Keep small businesses in business, Haller emphasizes.
Below, Haller details more of her favorites.
- Etsy. It’s filled with makers. You can buy wonderful lights as well as authentic vintage.
- Olde Good Things and Pasadena Architectural Salvage. I LOVE an architectural salvage. I buy windows and doors here, lights, and hardware. Most towns have one.
- Habitat for Humanity. I have bought plenty from second-hand building stores. You have to get lucky, but the hunt is fun.
- Village Lagoon Tile, Heath Tile, and Arto Brick. Lots of lovely tile brands have outlet areas where they sell second quality. Follow your favorite suppliers on Instagram and pay attention to what they’re offering.
Which projects would you give homeowners the green light to DIY?

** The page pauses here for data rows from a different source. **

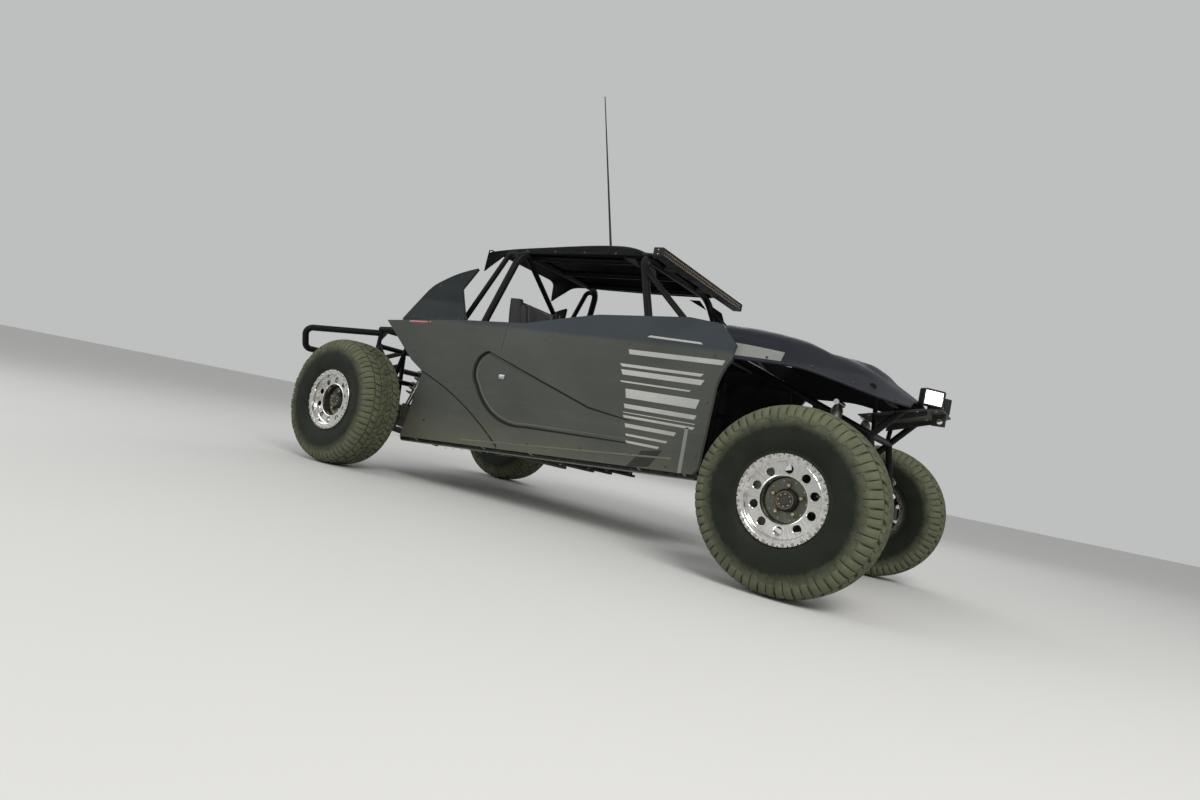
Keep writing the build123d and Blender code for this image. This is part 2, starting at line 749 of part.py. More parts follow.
finish(light_bar_lens.part, "light_bar_lens")

# Nose lamps: two flat pods on the nose plate, turned outwards
pod_width = 130.0
pod_height = 92.0
pod_depth = 40.0
pod_frame = 9.0
pod_sink = 10.0
pod_turn = 45.0
pod_x = ahead_of_front(404)
pod_y = 165.0
pod_z = 1114.0


def lamp_place(part, side):
    """Puts a piece drawn facing forwards at its side's lamp."""
    return Location((pod_x, side * pod_y, pod_z), (0, 0, side * pod_turn)) * part


def lamp_pod(side):
    """A flat lamp housing with a sunk face, cooling ribs behind and a foot on the nose plate."""
    with BuildPart() as pod:
        add(block(-pod_depth / 2, pod_depth / 2, -pod_width / 2, pod_width / 2, -pod_height / 2, pod_height / 2))
        fillet(pod.edges().filter_by(Axis.X), 10)
        window = pod_width / 2 - pod_frame, pod_height / 2 - pod_frame
        add(block(pod_depth / 2 - pod_sink, pod_depth / 2 + 1, -window[0], window[0], -window[1], window[1]),
            mode=Mode.SUBTRACT)
        for rib in (-2, -1, 0, 1, 2):
            add(block(-pod_depth / 2 - 1, -pod_depth / 2 + 10, rib * 20 - 4, rib * 20 + 4, -60, 60), mode=Mode.SUBTRACT)
        add(block(-14, 8, -9, 9, -90, 8 - pod_height / 2))
    return lamp_place(pod.part, side)


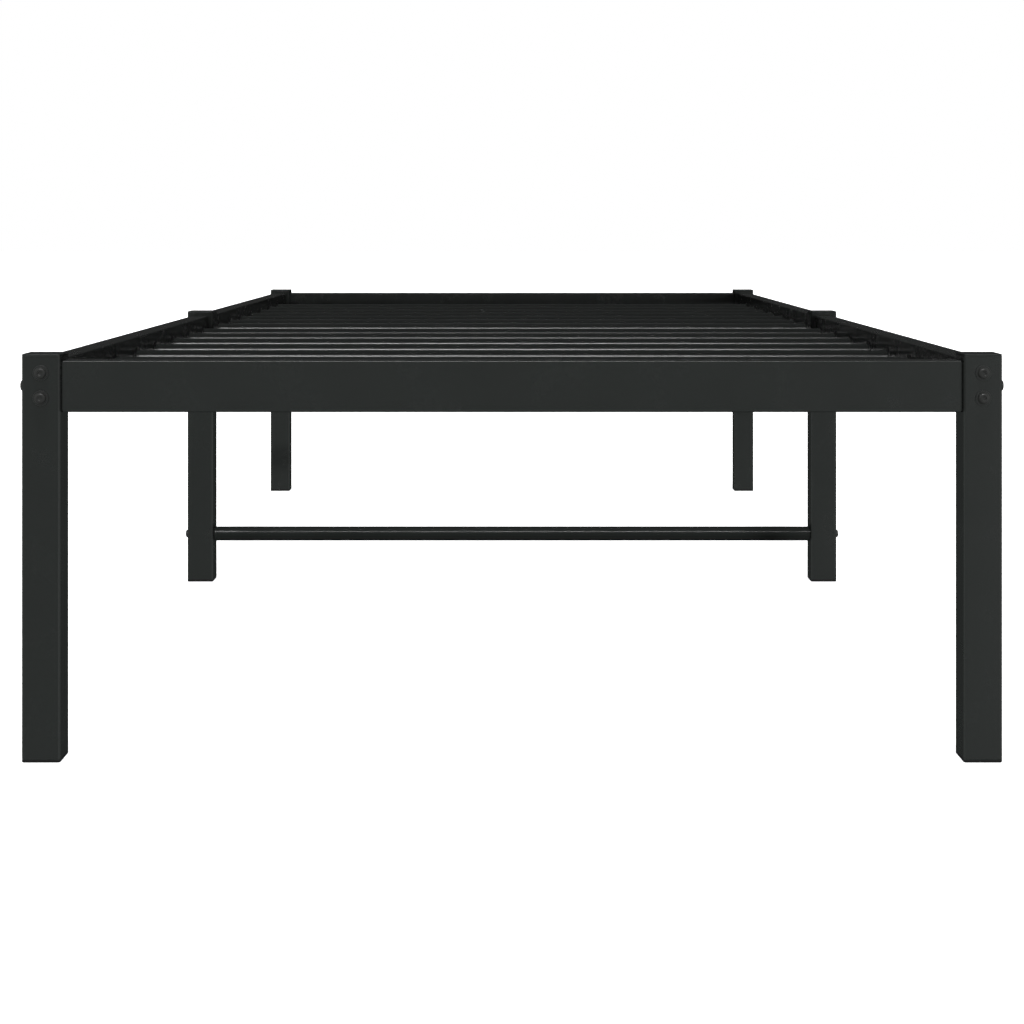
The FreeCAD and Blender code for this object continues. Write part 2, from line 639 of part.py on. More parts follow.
side_bolt_spots = []
side_washer_spots = []
side_nut_spots = []
end_bolt_spots = []
end_washer_spots = []
end_nut_spots = []
crossbar_bolt_spots = []
crossbar_washer_spots = []
lock_bolt_spots = []
lock_nut_spots = []
for side in (-1, 1):
    out = turned((side, 0, 0))
    head_x = signed(side, f"({LEG_OUTER_X} + dims.washer_thickness)")
    washer_x = signed(side, LEG_OUTER_X)
    crossbar_bolt_spots.append((head_x, MIDDLE_LEG_Y, "dims.crossbar_height", out))
    crossbar_washer_spots.append((washer_x, MIDDLE_LEG_Y, "dims.crossbar_height", out))
    for end in (-1, 1):
        end_y = signed(end, END_LEG_Y)
        end_bolt_spots.append((head_x, end_y, RAIL_Z, out))
        end_washer_spots.append((washer_x, end_y, RAIL_Z, out))
        nut_x = signed(side, f"({LEG_INNER_X} - dims.plate_thickness)")
        end_nut_spots.append((nut_x, end_y, RAIL_Z, turned((-side, 0, 0))))

        rail_x = signed(side, LEG_X)
        head_y = signed(end, f"({LEG_END_Y} + dims.washer_thickness)")
        washer_y = signed(end, LEG_END_Y)
        nut_y = signed(end, f"({LEG_FACE_Y} - dims.plate_thickness)")
        for row in (1, -1):
            height = f"({SIDE_BOLTS_Z} + {row} * dims.bolt_spacing / 2)"
            side_bolt_spots.append((rail_x, head_y, height, turned((0, end, 0))))
            side_washer_spots.append((rail_x, washer_y, height, turned((0, end, 0))))
            side_nut_spots.append((rail_x, nut_y, height, turned((0, -end, 0))))

        lock_y = beyond(end, MIDDLE_LEG_Y, f"dims.leg_size / 2 + {LOCK_BOLT_Y}")
        rail_bottom = f"({RAIL_Z} - dims.rail_depth / 2)"
        lock_bolt_spots.append((rail_x, lock_y, rail_bottom, turned((0, 0, -1))))
        lock_nut_spots.append((rail_x, lock_y, LOCK_NUT_Z, None))

repeat("side_rail_bolts", corner_bolt, side_bolt_spots)
repeat("end_rail_bolts", corner_bolt, end_bolt_spots)
repeat("crossbar_bolts", crossbar_bolt, crossbar_bolt_spots)
repeat("half_rail_lock_bolts", lock_bolt, lock_bolt_spots)
repeat("side_rail_washers", washer, side_washer_spots)
repeat("end_rail_washers", washer, end_washer_spots)
repeat("crossbar_washers", washer, crossbar_washer_spots)
repeat("side_rail_weld_nuts", weld_nut, side_nut_spots)
repeat("end_rail_weld_nuts", weld_nut, end_nut_spots)
repeat("half_rail_lock_nuts", weld_nut, lock_nut_spots)

# ---------------------------------------------------------------- check and write

doc.recompute()
for item in doc.Objects:
    if "Invalid" in item.State or "Error" in item.State:
        raise RuntimeError(f"{item.Label} failed: {item.State}")
for part in parts:
    if part.Shape.isNull() or not part.Shape.isValid():
        raise RuntimeError(f"{part.Label} has no valid shape")

os.makedirs("parts", exist_ok=True)
for part in parts:
    part.Shape.exportStep(f"parts/{part.Label}.step")
print(f"{len(parts)} parts written")
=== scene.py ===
import math

import bmesh
import bpy
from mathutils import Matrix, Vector


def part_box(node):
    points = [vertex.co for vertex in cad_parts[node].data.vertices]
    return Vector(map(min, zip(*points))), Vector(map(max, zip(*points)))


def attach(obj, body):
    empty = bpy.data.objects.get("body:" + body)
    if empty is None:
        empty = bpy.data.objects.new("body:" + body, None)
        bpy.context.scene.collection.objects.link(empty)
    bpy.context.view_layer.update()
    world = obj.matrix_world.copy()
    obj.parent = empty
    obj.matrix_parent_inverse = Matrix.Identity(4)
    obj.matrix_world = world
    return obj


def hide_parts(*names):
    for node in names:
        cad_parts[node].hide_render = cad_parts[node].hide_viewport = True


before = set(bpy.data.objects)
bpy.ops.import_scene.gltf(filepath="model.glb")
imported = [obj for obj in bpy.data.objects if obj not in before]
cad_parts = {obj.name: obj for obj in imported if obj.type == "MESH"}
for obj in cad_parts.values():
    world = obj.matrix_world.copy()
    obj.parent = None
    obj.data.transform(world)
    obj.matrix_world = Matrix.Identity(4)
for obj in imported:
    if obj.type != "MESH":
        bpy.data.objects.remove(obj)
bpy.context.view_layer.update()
MM = 0.001

# ---------------------------------------------------------------- the eye
# A level view along the bed from beyond its foot end, a little above the rails, with a long
# lens. The lens is shifted and not tilted, so that the legs stay upright.

EYE_HEIGHT = 523.6 * MM
EYE_BEFORE_FOOT_END = 1959 * MM
LENS_MM = 70.4
SHIFT_DOWN = 0.2777

foot_end_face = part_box("front_left_leg")[0].y
lens = bpy.data.cameras.new("eye")
lens.lens = LENS_MM
lens.sensor_width = 36
lens.shift_y = -SHIFT_DOWN
lens.clip_start = 0.05
lens.clip_end = 100
eye = bpy.data.objects.new("eye", lens)
eye.location = (0, foot_end_face - EYE_BEFORE_FOOT_END, EYE_HEIGHT)
eye.rotation_euler = (math.radians(90), 0, 0)
bpy.context.scene.collection.objects.link(eye)
bpy.context.scene.camera = eye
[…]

“I think it all depends on your ability to overlook mistakes you might make,” says Haller. She suggests sitting down and reflecting on what you value most: Time, saving money, or a final result that looks good and that you’re confident was done correctly. From there, you can decide what is and isn’t worth the effort.
She illustrates this further: “Sometimes, time is more valuable. The truth is you can do anything, you just have to learn it.”
YouTube is one of her go-to resources—but know that it can lead you astray. “I’ve changed lights and outlets by watching YouTube videos,” admits Haller. “I’ve also electrocuted myself doing it.”
Below, Haller shares her cheat-sheet for what should be left to the pros:
- Anything involving gas or electrical work.
- Stripping paint and wood.
- Drywall mud. (Don’t kill yourself—this is hard!)
- Demo. TV shows make it look fun to swing a hammer into a wall, but demoing is hard and dirty work.
But even when you leave a project in the hand of professionals, Haller can’t emphasize this enough: “No one will care as much as you do. Stay engaged in the process, watch the work being done, and ask questions.”